**EXERCISE TASK**
Below is a block of records; repeat all of them exactly.

[A run of records]

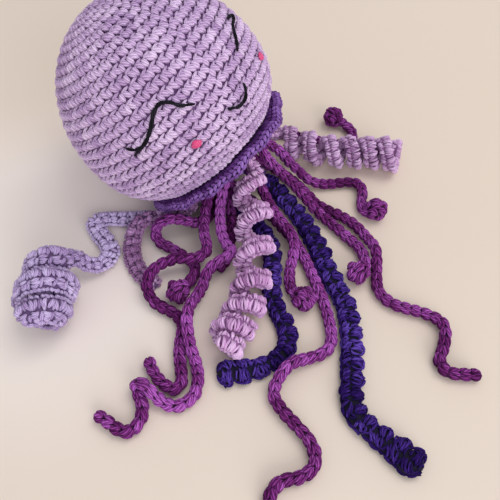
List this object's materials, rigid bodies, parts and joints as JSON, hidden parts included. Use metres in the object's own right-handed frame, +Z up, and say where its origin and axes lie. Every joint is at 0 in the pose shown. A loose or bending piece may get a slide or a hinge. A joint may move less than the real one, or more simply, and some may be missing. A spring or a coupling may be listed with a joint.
{
  "type": "plush jellyfish",
  "caption": "Crocheted toy jellyfish lying on a table: round stuffed head with a stitched sleeping face, a frill round the base, and plain, curly and ruffled tentacles spread out.",
  "frame": {"origin": "middle of the footprint, on the table that the toy lies on", "axes": "+Z up, +Y away from the viewer along the toy's longest side, +X to the viewer's right; the head lies at the far left and the tentacles spread to the near right"},
  "size_m": [0.2075, 0.2345, 0.1043],
  "materials": {
    "lilac_yarn": "matt yarn, lilac with darker hollows",
    "white_fibre": "loose fibre filling",
    "violet_yarn": "matt yarn, violet",
    "plum_yarn": "matt yarn, plum running into magenta",
    "pale_lilac_yarn": "matt yarn, pale pinkish lilac",
    "indigo_yarn": "matt yarn, indigo",
    "black_thread": "black embroidery thread",
    "pink_thread": "pink embroidery thread"
  },
  "bodies": {
    "root": {"head_shell": "lilac_yarn", "head_filling": "white_fibre", "base_disc": "violet_yarn", "collar_frill": "violet_yarn", "left_eye": "black_thread", "left_eye_lash": "black_thread", "right_eye": "black_thread", "smile": "black_thread", "left_cheek": "pink_thread", "right_cheek": "pink_thread", "plain_tentacle_1": "plum_yarn", "plain_tentacle_2": "plum_yarn", "plain_tentacle_3": "plum_yarn", "plain_tentacle_4": "plum_yarn", "plain_tentacle_5": "plum_yarn", "plain_tentacle_6": "plum_yarn", "plain_tentacle_7": "plum_yarn", "plain_tentacle_8": "plum_yarn", "plain_tentacle_9": "plum_yarn", "plain_tentacle_10": "plum_yarn", "curly_tentacle_left": "pale_lilac_yarn", "curly_tentacle_middle": "pale_lilac_yarn", "curly_tentacle_right": "pale_lilac_yarn", "curly_tentacle_short": "pale_lilac_yarn", "ruffled_tentacle_left": "indigo_yarn", "ruffled_tentacle_right": "indigo_yarn"}
  },
  "joints": []
}
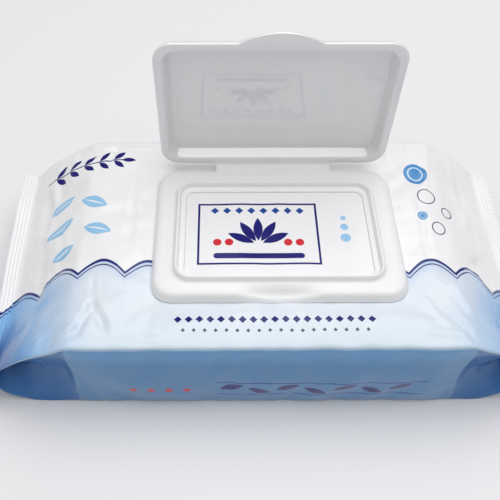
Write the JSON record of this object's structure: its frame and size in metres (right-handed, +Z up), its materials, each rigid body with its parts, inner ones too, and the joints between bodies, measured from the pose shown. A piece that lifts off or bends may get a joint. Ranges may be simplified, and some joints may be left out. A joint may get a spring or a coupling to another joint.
{
  "type": "wet wipes pack",
  "caption": "Sealed film pack of wet wipes with crimped, gusseted ends and a hinged flip-top plastic dispenser over a peel label.",
  "frame": {"origin": "centre of the pack's flat underside", "axes": "+X along the pack from end seal to end seal, +Y to the hinged back of the lid, +Z up"},
  "size_m": [0.224, 0.106, 0.1183],
  "materials": {
    "film": "glossy printed laminate film, white over blue",
    "frame_plastic": "satin white polypropylene",
    "lid_plastic": "satin white polypropylene, glossy tray floor",
    "label": "glossy white label film with navy and red fields"
  },
  "bodies": {
    "pack": {"film_pack": "film", "lid_base": "frame_plastic", "peel_label": "label"},
    "lid": {"lid": "lid_plastic"}
  },
  "joints": [
    {"name": "lid_hinge", "type": "hinge", "parent": "pack", "child": "lid", "pos_m": [0.0045, 0.0335, 0.0495], "axis": [1, 0, 0], "range_deg": [-60, 90]}
  ]
}
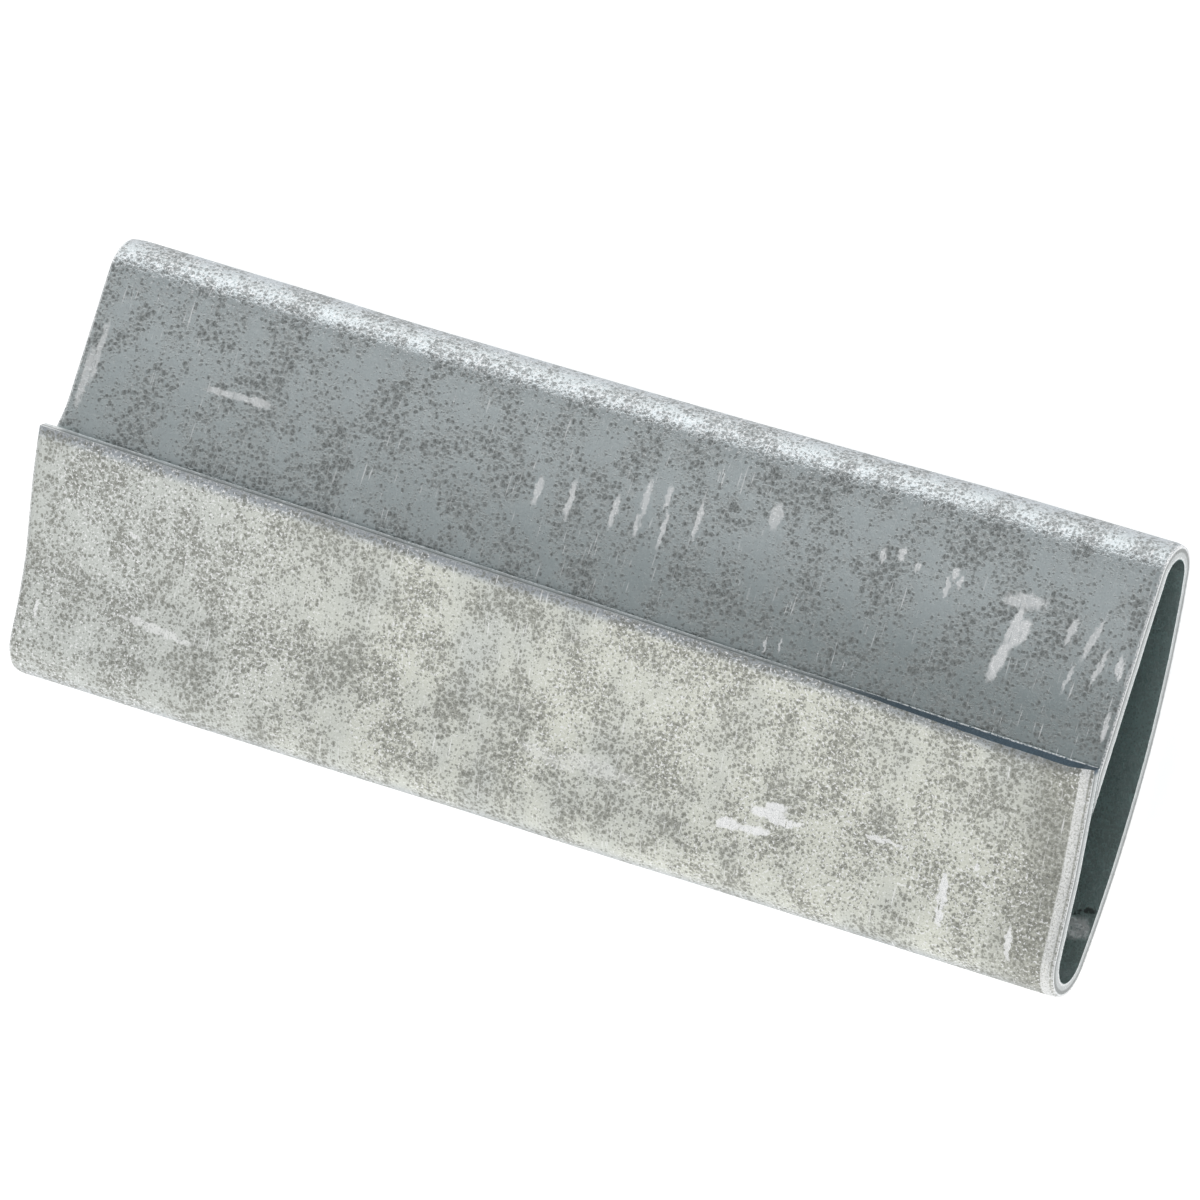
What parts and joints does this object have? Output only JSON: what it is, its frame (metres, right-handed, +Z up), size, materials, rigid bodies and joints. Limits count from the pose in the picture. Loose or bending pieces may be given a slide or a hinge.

**FINAL RESULT**
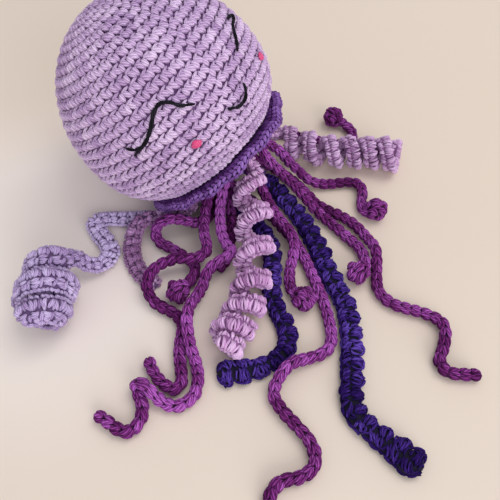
List this object's materials, rigid bodies, parts and joints as JSON, hidden parts included. Use metres in the object's own right-handed frame, +Z up, and say where its origin and axes lie. Every joint is at 0 in the pose shown. A loose or bending piece may get a slide or a hinge. A joint may move less than the real one, or more simply, and some may be missing. A spring or a coupling may be listed with a joint.
{
  "type": "plush jellyfish",
  "caption": "Crocheted toy jellyfish lying on a table: round stuffed head with a stitched sleeping face, a frill round the base, and plain, curly and ruffled tentacles spread out.",
  "frame": {"origin": "middle of the footprint, on the table that the toy lies on", "axes": "+Z up, +Y away from the viewer along the toy's longest side, +X to the viewer's right; the head lies at the far left and the tentacles spread to the near right"},
  "size_m": [0.2075, 0.2345, 0.1043],
  "materials": {
    "lilac_yarn": "matt yarn, lilac with darker hollows",
    "white_fibre": "loose fibre filling",
    "violet_yarn": "matt yarn, violet",
    "plum_yarn": "matt yarn, plum running into magenta",
    "pale_lilac_yarn": "matt yarn, pale pinkish lilac",
    "indigo_yarn": "matt yarn, indigo",
    "black_thread": "black embroidery thread",
    "pink_thread": "pink embroidery thread"
  },
  "bodies": {
    "root": {"head_shell": "lilac_yarn", "head_filling": "white_fibre", "base_disc": "violet_yarn", "collar_frill": "violet_yarn", "left_eye": "black_thread", "left_eye_lash": "black_thread", "right_eye": "black_thread", "smile": "black_thread", "left_cheek": "pink_thread", "right_cheek": "pink_thread", "plain_tentacle_1": "plum_yarn", "plain_tentacle_2": "plum_yarn", "plain_tentacle_3": "plum_yarn", "plain_tentacle_4": "plum_yarn", "plain_tentacle_5": "plum_yarn", "plain_tentacle_6": "plum_yarn", "plain_tentacle_7": "plum_yarn", "plain_tentacle_8": "plum_yarn", "plain_tentacle_9": "plum_yarn", "plain_tentacle_10": "plum_yarn", "curly_tentacle_left": "pale_lilac_yarn", "curly_tentacle_middle": "pale_lilac_yarn", "curly_tentacle_right": "pale_lilac_yarn", "curly_tentacle_short": "pale_lilac_yarn", "ruffled_tentacle_left": "indigo_yarn", "ruffled_tentacle_right": "indigo_yarn"}
  },
  "joints": []
}
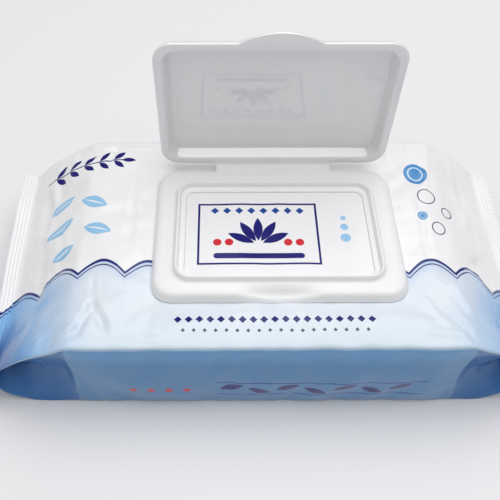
Write the JSON record of this object's structure: its frame and size in metres (right-handed, +Z up), its materials, each rigid body with its parts, inner ones too, and the joints between bodies, measured from the pose shown. A piece that lifts off or bends may get a joint. Ranges may be simplified, and some joints may be left out. A joint may get a spring or a coupling to another joint.
{
  "type": "wet wipes pack",
  "caption": "Sealed film pack of wet wipes with crimped, gusseted ends and a hinged flip-top plastic dispenser over a peel label.",
  "frame": {"origin": "centre of the pack's flat underside", "axes": "+X along the pack from end seal to end seal, +Y to the hinged back of the lid, +Z up"},
  "size_m": [0.224, 0.106, 0.1183],
  "materials": {
    "film": "glossy printed laminate film, white over blue",
    "frame_plastic": "satin white polypropylene",
    "lid_plastic": "satin white polypropylene, glossy tray floor",
    "label": "glossy white label film with navy and red fields"
  },
  "bodies": {
    "pack": {"film_pack": "film", "lid_base": "frame_plastic", "peel_label": "label"},
    "lid": {"lid": "lid_plastic"}
  },
  "joints": [
    {"name": "lid_hinge", "type": "hinge", "parent": "pack", "child": "lid", "pos_m": [0.0045, 0.0335, 0.0495], "axis": [1, 0, 0], "range_deg": [-60, 90]}
  ]
}
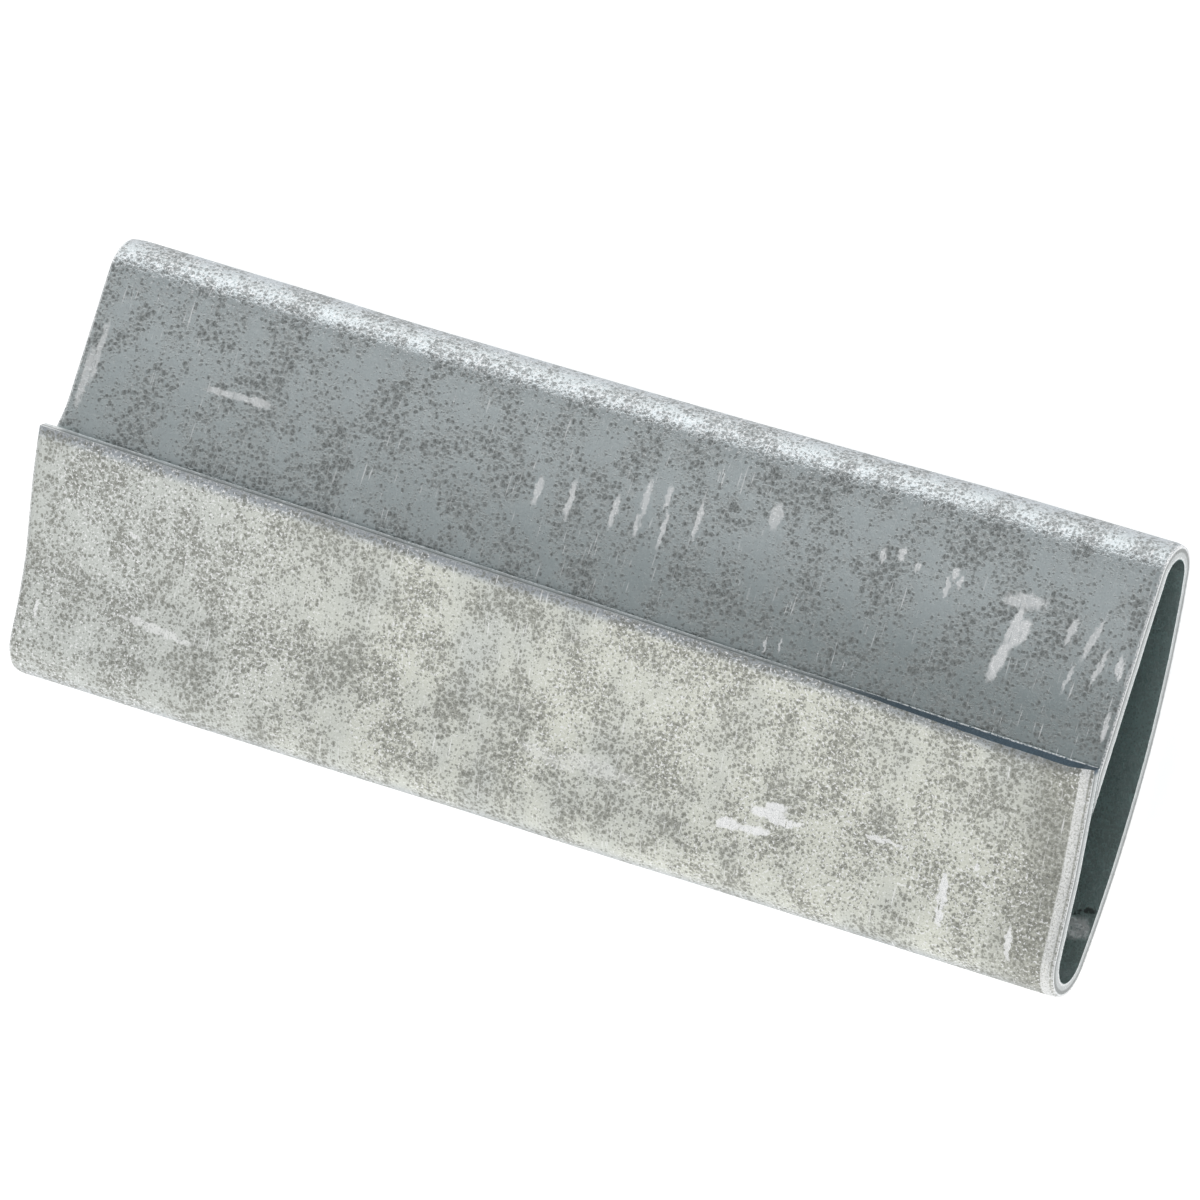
What parts and joints does this object have? Output only JSON: what it is, its frame (metres, right-handed, +Z up), size, materials, rigid bodies and joints. Limits count from the pose in the picture. Loose or bending pieces may be given a slide or a hinge.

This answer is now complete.